What is required:
Quote exactly, and only, the lines from the one with "inner = [(0.0, lap_lift), (dive" down to the one with "in imported if", both included.

-- Start Recorded information --

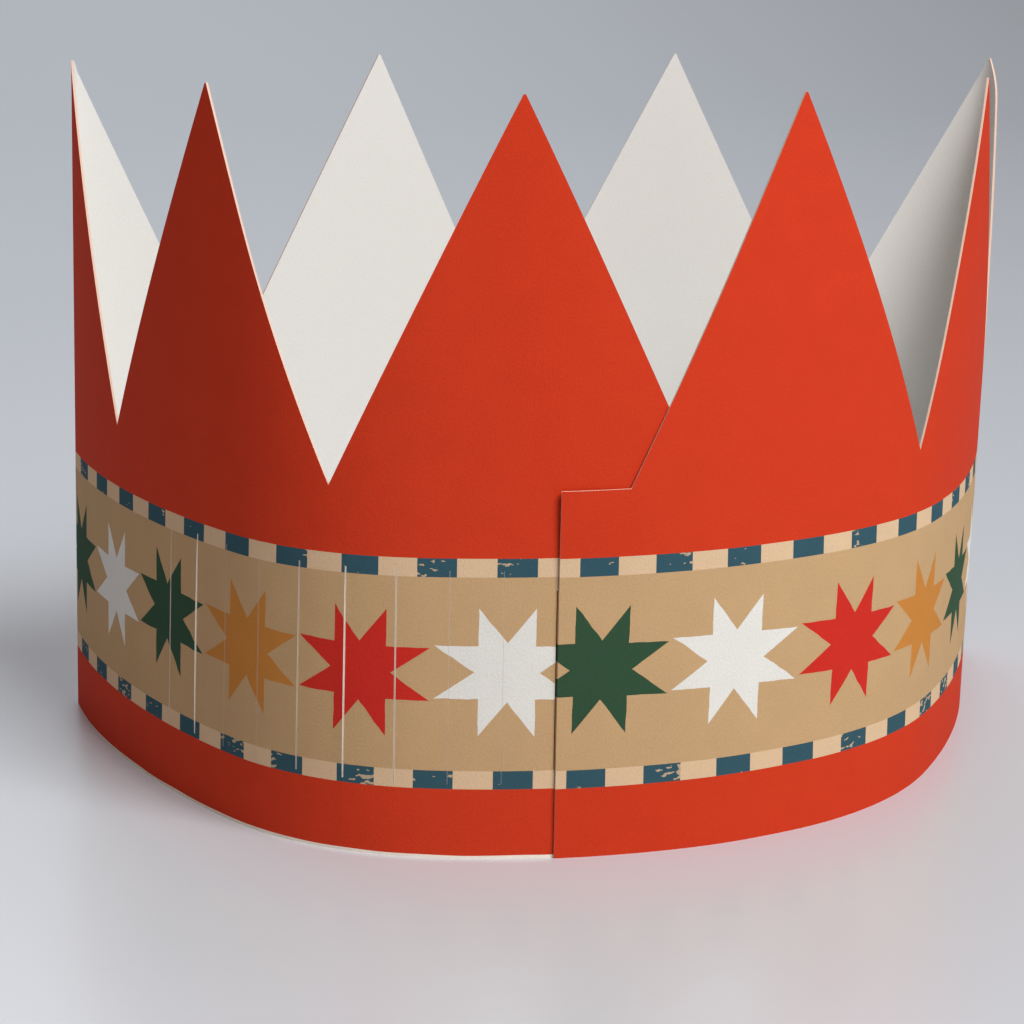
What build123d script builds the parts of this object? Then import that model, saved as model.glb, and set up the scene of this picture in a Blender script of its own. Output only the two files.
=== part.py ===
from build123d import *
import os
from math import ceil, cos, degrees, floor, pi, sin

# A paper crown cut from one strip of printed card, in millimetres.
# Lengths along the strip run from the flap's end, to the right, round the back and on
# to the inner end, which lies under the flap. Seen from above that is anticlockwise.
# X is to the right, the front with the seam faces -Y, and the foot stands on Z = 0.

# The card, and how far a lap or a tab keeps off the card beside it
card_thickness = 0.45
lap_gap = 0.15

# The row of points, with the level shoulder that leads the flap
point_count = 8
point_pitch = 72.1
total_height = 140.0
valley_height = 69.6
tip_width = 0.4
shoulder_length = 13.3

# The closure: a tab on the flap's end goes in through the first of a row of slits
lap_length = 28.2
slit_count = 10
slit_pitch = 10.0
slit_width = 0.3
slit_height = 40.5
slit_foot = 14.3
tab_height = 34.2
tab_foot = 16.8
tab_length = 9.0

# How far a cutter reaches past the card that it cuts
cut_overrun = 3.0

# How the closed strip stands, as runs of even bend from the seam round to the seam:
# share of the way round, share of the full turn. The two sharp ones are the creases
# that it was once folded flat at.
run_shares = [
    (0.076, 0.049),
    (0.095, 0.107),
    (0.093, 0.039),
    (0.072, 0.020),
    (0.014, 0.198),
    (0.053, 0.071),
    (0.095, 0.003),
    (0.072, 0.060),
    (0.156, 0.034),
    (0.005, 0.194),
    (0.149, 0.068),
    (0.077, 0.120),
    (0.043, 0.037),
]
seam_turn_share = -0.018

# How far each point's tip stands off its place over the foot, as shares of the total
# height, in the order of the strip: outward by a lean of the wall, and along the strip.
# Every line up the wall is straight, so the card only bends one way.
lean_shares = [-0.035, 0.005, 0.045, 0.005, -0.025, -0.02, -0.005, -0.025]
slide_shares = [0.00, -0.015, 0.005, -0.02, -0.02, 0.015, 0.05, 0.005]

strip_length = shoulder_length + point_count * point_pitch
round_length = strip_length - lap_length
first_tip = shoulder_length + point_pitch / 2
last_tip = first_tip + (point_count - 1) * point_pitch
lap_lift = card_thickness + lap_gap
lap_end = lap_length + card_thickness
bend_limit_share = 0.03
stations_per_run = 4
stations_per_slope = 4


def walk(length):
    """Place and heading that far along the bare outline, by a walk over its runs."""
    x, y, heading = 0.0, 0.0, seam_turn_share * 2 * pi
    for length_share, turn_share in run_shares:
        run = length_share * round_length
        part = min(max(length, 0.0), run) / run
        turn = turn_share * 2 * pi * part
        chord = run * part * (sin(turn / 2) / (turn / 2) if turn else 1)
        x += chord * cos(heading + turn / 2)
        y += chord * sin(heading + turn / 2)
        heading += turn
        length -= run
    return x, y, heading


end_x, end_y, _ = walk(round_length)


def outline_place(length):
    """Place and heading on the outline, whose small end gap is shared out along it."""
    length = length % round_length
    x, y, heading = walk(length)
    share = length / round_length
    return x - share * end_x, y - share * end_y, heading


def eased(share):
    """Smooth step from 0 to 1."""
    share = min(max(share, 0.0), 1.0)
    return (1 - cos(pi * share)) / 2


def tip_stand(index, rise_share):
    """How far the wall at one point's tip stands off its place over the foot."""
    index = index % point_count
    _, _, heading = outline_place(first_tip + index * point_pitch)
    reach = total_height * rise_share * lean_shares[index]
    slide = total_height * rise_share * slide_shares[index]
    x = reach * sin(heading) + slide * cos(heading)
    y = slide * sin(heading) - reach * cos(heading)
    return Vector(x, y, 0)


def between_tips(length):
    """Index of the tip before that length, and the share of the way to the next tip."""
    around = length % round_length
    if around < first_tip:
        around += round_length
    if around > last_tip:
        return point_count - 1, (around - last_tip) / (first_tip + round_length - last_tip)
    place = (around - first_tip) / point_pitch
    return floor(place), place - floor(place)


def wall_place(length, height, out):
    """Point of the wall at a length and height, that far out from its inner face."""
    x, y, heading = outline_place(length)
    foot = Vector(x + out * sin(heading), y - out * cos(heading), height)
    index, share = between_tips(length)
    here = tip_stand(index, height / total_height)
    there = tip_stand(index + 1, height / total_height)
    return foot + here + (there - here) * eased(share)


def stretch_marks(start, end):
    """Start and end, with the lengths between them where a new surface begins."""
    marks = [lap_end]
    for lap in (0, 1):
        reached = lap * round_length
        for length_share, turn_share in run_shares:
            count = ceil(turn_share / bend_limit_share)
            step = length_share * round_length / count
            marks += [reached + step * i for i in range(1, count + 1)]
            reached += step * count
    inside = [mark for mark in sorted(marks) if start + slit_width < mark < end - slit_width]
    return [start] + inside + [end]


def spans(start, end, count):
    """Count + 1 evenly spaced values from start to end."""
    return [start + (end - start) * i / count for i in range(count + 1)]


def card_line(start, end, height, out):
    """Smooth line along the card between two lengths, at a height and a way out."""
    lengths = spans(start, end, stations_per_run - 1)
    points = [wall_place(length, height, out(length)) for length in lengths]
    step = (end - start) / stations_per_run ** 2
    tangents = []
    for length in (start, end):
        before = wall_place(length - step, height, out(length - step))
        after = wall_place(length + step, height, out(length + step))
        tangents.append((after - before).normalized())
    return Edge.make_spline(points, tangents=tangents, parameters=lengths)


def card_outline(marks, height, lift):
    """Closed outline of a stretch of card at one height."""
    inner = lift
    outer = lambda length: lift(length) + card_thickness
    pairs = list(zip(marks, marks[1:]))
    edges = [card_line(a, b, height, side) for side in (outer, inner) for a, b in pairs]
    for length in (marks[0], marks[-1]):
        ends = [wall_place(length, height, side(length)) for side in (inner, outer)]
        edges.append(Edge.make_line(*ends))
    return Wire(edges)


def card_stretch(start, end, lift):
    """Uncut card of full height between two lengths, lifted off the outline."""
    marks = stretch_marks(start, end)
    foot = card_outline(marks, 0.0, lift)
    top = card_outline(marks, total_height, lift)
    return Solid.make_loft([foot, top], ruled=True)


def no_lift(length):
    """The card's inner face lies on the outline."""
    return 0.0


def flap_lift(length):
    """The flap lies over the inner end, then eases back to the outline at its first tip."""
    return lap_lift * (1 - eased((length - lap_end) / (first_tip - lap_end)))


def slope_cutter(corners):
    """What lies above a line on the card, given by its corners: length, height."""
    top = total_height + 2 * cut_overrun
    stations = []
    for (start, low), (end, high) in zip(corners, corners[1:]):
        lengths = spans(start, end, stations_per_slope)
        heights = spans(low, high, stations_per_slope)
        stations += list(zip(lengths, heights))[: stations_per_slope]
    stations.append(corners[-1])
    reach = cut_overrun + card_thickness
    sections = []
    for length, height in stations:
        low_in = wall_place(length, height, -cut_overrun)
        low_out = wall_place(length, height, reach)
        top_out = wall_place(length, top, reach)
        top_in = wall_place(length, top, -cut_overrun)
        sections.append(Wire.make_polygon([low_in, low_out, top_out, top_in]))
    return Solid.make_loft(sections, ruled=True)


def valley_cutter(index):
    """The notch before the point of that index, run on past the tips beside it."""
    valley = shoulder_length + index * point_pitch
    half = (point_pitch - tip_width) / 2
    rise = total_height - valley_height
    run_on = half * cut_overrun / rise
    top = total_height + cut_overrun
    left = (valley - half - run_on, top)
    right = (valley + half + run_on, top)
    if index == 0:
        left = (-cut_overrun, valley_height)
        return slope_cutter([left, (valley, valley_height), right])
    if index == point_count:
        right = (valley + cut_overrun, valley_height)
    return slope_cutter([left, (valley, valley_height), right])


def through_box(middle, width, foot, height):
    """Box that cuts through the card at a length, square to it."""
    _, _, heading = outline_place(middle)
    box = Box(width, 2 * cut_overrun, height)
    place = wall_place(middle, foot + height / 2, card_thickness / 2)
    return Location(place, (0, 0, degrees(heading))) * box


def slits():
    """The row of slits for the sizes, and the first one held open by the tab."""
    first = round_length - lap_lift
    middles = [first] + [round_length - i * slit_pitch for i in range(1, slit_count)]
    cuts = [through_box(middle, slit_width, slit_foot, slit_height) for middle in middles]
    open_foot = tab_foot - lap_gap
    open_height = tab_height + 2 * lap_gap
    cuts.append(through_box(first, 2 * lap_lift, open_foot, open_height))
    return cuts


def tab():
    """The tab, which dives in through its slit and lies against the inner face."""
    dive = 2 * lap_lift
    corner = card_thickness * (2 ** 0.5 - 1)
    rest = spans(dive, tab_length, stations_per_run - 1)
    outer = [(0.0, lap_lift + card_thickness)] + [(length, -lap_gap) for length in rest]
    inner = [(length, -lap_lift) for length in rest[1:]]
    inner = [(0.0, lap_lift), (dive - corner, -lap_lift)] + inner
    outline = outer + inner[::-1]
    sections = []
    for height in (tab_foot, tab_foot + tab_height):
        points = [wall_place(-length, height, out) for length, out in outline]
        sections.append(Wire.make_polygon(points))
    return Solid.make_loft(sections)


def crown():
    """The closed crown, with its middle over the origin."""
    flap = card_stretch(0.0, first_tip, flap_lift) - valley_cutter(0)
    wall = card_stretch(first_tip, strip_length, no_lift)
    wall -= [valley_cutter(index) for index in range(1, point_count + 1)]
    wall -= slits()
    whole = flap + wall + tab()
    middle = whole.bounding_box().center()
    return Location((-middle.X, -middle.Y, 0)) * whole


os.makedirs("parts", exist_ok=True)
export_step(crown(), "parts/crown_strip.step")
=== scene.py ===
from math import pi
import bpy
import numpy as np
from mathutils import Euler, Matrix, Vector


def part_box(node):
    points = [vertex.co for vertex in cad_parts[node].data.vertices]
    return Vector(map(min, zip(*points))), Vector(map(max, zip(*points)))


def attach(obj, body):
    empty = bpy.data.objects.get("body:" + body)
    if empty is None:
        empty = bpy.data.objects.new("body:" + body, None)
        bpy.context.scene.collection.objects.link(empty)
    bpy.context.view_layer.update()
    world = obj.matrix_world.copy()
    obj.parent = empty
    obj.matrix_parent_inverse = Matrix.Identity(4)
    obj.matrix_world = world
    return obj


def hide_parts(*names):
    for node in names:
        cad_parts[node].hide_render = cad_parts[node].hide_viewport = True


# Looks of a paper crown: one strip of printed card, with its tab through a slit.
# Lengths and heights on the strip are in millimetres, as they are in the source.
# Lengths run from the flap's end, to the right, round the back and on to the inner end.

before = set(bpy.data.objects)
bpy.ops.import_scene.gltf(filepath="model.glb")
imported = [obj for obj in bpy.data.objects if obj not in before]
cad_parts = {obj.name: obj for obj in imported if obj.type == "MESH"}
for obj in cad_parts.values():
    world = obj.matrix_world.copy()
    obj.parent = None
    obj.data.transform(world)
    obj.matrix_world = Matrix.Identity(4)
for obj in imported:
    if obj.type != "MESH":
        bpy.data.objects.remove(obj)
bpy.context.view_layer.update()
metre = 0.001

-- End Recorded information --

Full answer:
    inner = [(0.0, lap_lift), (dive - corner, -lap_lift)] + inner
    outline = outer + inner[::-1]
    sections = []
    for height in (tab_foot, tab_foot + tab_height):
        points = [wall_place(-length, height, out) for length, out in outline]
        sections.append(Wire.make_polygon(points))
    return Solid.make_loft(sections)


def crown():
    """The closed crown, with its middle over the origin."""
    flap = card_stretch(0.0, first_tip, flap_lift) - valley_cutter(0)
    wall = card_stretch(first_tip, strip_length, no_lift)
    wall -= [valley_cutter(index) for index in range(1, point_count + 1)]
    wall -= slits()
    whole = flap + wall + tab()
    middle = whole.bounding_box().center()
    return Location((-middle.X, -middle.Y, 0)) * whole


os.makedirs("parts", exist_ok=True)
export_step(crown(), "parts/crown_strip.step")
=== scene.py ===
from math import pi
import bpy
import numpy as np
from mathutils import Euler, Matrix, Vector


def part_box(node):
    points = [vertex.co for vertex in cad_parts[node].data.vertices]
    return Vector(map(min, zip(*points))), Vector(map(max, zip(*points)))


def attach(obj, body):
    empty = bpy.data.objects.get("body:" + body)
    if empty is None:
        empty = bpy.data.objects.new("body:" + body, None)
        bpy.context.scene.collection.objects.link(empty)
    bpy.context.view_layer.update()
    world = obj.matrix_world.copy()
    obj.parent = empty
    obj.matrix_parent_inverse = Matrix.Identity(4)
    obj.matrix_world = world
    return obj


def hide_parts(*names):
    for node in names:
        cad_parts[node].hide_render = cad_parts[node].hide_viewport = True


# Looks of a paper crown: one strip of printed card, with its tab through a slit.
# Lengths and heights on the strip are in millimetres, as they are in the source.
# Lengths run from the flap's end, to the right, round the back and on to the inner end.

before = set(bpy.data.objects)
bpy.ops.import_scene.gltf(filepath="model.glb")
imported = [obj for obj in bpy.data.objects if obj not in before]
cad_parts = {obj.name: obj for obj in imported if obj.type == "MESH"}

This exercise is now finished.